# [Collected material]
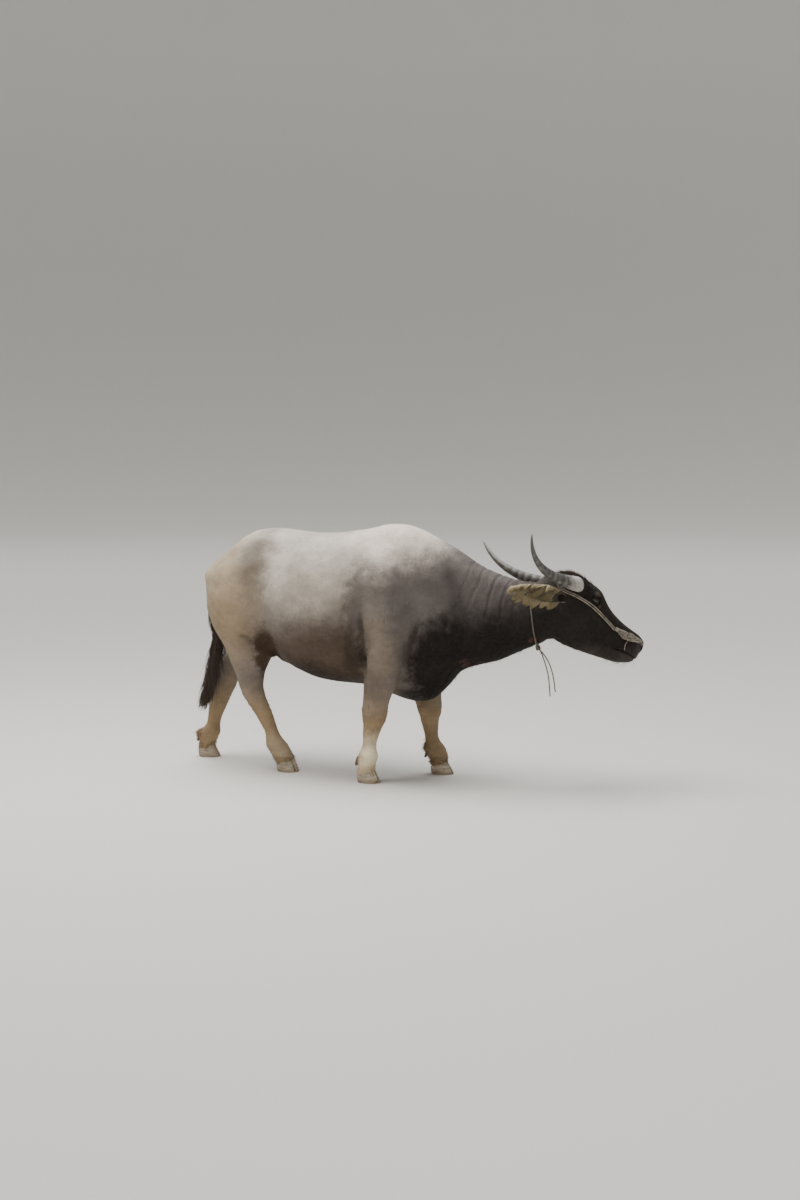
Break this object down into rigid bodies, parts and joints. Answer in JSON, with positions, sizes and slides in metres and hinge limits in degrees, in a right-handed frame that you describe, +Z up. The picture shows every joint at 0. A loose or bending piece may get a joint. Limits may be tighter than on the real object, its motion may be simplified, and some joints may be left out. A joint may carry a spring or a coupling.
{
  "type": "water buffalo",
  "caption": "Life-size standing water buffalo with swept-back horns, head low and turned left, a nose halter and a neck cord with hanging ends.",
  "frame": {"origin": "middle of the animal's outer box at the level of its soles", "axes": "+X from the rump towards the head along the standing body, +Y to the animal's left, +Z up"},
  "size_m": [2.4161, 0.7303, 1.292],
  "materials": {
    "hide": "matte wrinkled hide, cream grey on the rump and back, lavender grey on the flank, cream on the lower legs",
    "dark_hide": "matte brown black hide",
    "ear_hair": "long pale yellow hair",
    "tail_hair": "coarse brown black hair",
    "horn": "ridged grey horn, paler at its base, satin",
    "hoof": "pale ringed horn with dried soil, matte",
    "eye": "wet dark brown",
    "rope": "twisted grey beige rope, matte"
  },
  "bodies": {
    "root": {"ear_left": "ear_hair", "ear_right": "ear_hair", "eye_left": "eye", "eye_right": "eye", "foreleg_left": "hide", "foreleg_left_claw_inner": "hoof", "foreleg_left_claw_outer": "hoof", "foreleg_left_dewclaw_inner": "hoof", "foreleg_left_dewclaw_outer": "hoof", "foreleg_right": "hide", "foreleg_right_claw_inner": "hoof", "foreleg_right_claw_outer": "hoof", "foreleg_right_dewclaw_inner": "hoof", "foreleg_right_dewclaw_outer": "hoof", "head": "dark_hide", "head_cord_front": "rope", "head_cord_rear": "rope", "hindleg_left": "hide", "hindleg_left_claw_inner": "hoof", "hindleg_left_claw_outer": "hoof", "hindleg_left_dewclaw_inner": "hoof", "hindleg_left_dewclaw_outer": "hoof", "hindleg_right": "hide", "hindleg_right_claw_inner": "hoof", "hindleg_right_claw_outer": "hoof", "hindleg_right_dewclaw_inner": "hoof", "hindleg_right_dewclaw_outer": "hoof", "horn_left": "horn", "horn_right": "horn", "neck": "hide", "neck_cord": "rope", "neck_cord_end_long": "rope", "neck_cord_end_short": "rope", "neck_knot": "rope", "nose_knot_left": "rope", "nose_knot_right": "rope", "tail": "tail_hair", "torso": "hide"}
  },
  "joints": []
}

# [Goal]
Repeat the data above, word for word.

# [Answer to this task]
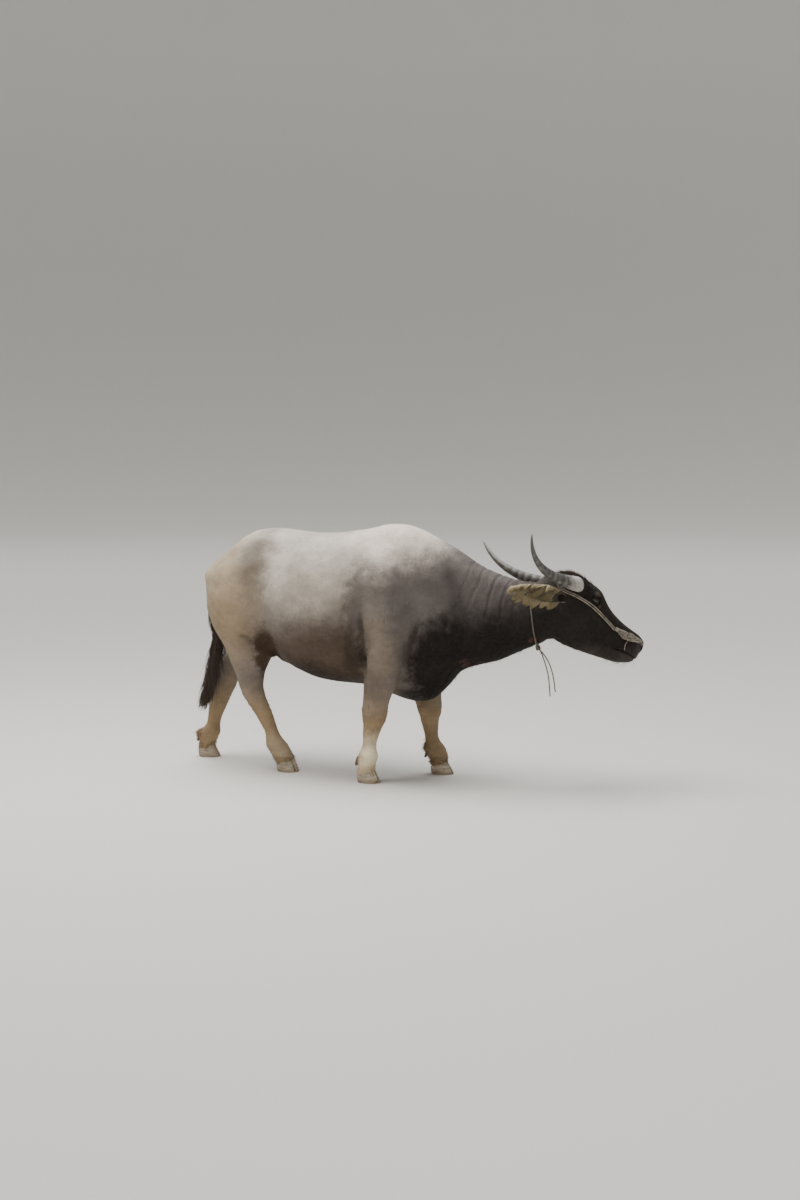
Break this object down into rigid bodies, parts and joints. Answer in JSON, with positions, sizes and slides in metres and hinge limits in degrees, in a right-handed frame that you describe, +Z up. The picture shows every joint at 0. A loose or bending piece may get a joint. Limits may be tighter than on the real object, its motion may be simplified, and some joints may be left out. A joint may carry a spring or a coupling.
{
  "type": "water buffalo",
  "caption": "Life-size standing water buffalo with swept-back horns, head low and turned left, a nose halter and a neck cord with hanging ends.",
  "frame": {"origin": "middle of the animal's outer box at the level of its soles", "axes": "+X from the rump towards the head along the standing body, +Y to the animal's left, +Z up"},
  "size_m": [2.4161, 0.7303, 1.292],
  "materials": {
    "hide": "matte wrinkled hide, cream grey on the rump and back, lavender grey on the flank, cream on the lower legs",
    "dark_hide": "matte brown black hide",
    "ear_hair": "long pale yellow hair",
    "tail_hair": "coarse brown black hair",
    "horn": "ridged grey horn, paler at its base, satin",
    "hoof": "pale ringed horn with dried soil, matte",
    "eye": "wet dark brown",
    "rope": "twisted grey beige rope, matte"
  },
  "bodies": {
    "root": {"ear_left": "ear_hair", "ear_right": "ear_hair", "eye_left": "eye", "eye_right": "eye", "foreleg_left": "hide", "foreleg_left_claw_inner": "hoof", "foreleg_left_claw_outer": "hoof", "foreleg_left_dewclaw_inner": "hoof", "foreleg_left_dewclaw_outer": "hoof", "foreleg_right": "hide", "foreleg_right_claw_inner": "hoof", "foreleg_right_claw_outer": "hoof", "foreleg_right_dewclaw_inner": "hoof", "foreleg_right_dewclaw_outer": "hoof", "head": "dark_hide", "head_cord_front": "rope", "head_cord_rear": "rope", "hindleg_left": "hide", "hindleg_left_claw_inner": "hoof", "hindleg_left_claw_outer": "hoof", "hindleg_left_dewclaw_inner": "hoof", "hindleg_left_dewclaw_outer": "hoof", "hindleg_right": "hide", "hindleg_right_claw_inner": "hoof", "hindleg_right_claw_outer": "hoof", "hindleg_right_dewclaw_inner": "hoof", "hindleg_right_dewclaw_outer": "hoof", "horn_left": "horn", "horn_right": "horn", "neck": "hide", "neck_cord": "rope", "neck_cord_end_long": "rope", "neck_cord_end_short": "rope", "neck_knot": "rope", "nose_knot_left": "rope", "nose_knot_right": "rope", "tail": "tail_hair", "torso": "hide"}
  },
  "joints": []
}